Over the years Christopher Nolan has brought us some of the best cinema of all time, with the director constantly trying to outdo himself with every film he’s ever made. Most of the time this ambition drives him to create yet more stunning and innovative cinema, and whilst Tenet certainly innovates and creates incredible stunts of the like we’ve never seen, its plot leaves a lot to be desired.

John David Washington (Protagonist; yes, that’s his name) and Robert Pattinson (Neil) hold this film together with two really good performances. Washington in particular is stellar, showing us everything he can do and with a bit more time to breathe this film could have been so much more. Every scene that isn’t a stunt sequence almost feels half-finished, with the Protagonist picking up the pieces of this mind-bending idea as he goes. 

The trouble with him not knowing what is happening, and no-one really explaining it to him, is that as an audience we’re confused on the details of inversion - the ability to change someone or something from going forward in time to backwards in time - and the cataclysmic event it leads towards. The film insists that using it on a global scale will be the end of everything, but why? 

Nolan is aware of this, with Neil at one stage saying: “Does your head hurt yet?” It feels like the film is revelling in its own cleverness, rather than explaining it to audiences and enabling them to truly get on board. Inception, arguably Nolan’s masterpiece, worked because we had a dream within a dream shown to us at the beginning of the film and then the plot moved on. Audiences knew how it worked, but with Tenet they are left so much more confused.

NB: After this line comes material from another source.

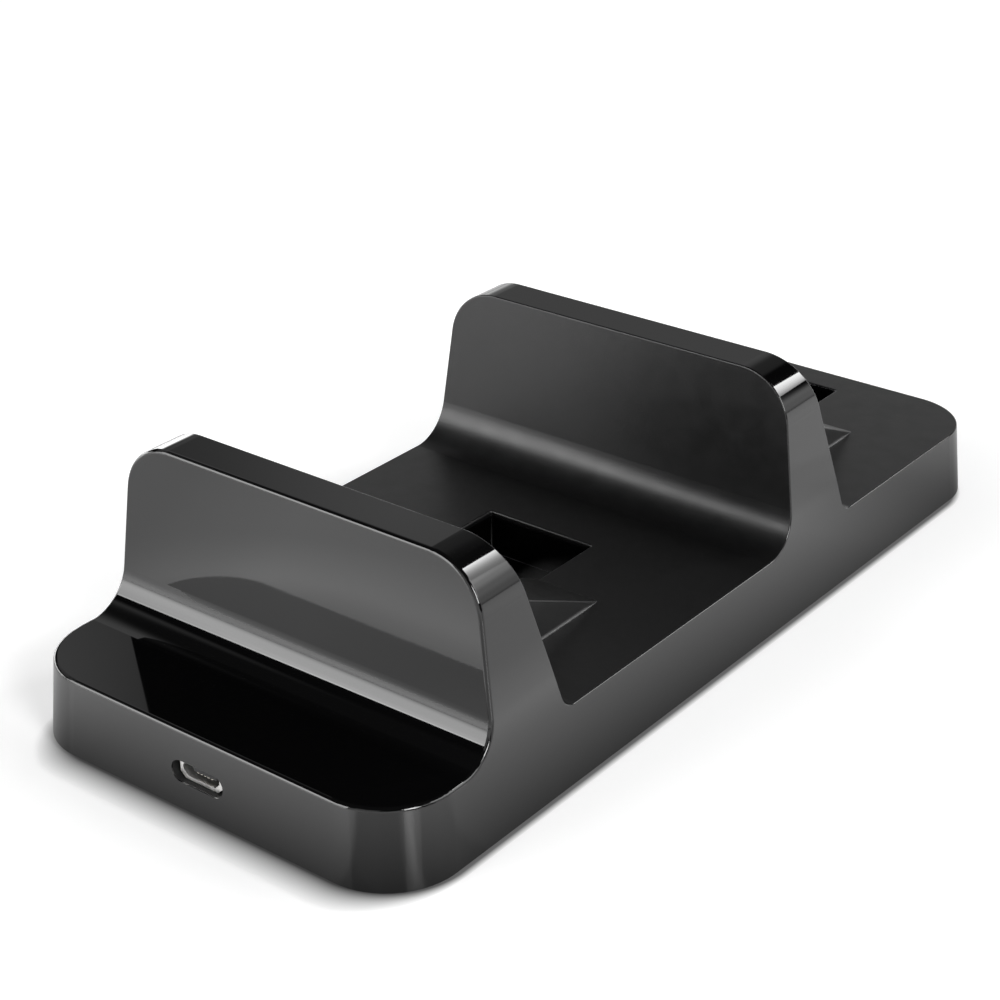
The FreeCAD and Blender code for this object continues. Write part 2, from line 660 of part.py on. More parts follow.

For a film about time, it feels as if Tenet doesn’t have enough of it

This is coming from someone who adores time travel. I love everything to do with that whole sub-genre of sci-fi and so I was excited to see what Nolan would bring to the table. The argument of closed-loop time travel — the idea that once you’ve time-travelled, you always had done it and every action is already decided and happened — versus the free will approach, which means you really can change the past, is one of the most interesting questions in the film. The trouble is, this conflict crops up halfway through the film as the Protagonist questions if he can actually do anything and is more of a side thought than anything else. It would have worked so much better if these questions were asked from the start and the answers drip fed throughout.

Arguably the most frustrating thing about this film is that we’re not given time to process what happens. The first third of the film sees the Protagonist flit from conversation to conversation as the plot dictates, but with no real time to himself or interaction that isn’t for plot reasons. He and Neil are friends, yet Neil just arrives when he has to. For a film about time, it feels as if Tenet doesn’t have enough of it. Viewers are constantly running to keep up and just as they understand it, something new happens and they’re back at square one trying to figure it all out again.

Tenet could have been truly epic. Its performances, stunt work and camera trickery were all incredible, but it’s let down by a confusing narrative and the lack of space for characters to breathe and develop. Almost everyone who isn’t Washington or Pattinson is one dimensional or simply has knowledge that drives the plot on because they have to have it. Sadly, this is a missed opportunity from Nolan.

Did you know? Nolan originally planned to have a sequence featuring the crash of a jet plane through a combination of miniatures and CGI. However, while scouting for shooting locations in California, the crew came across an array of old planes and decided to crash a real Boeing 747 to cut costs.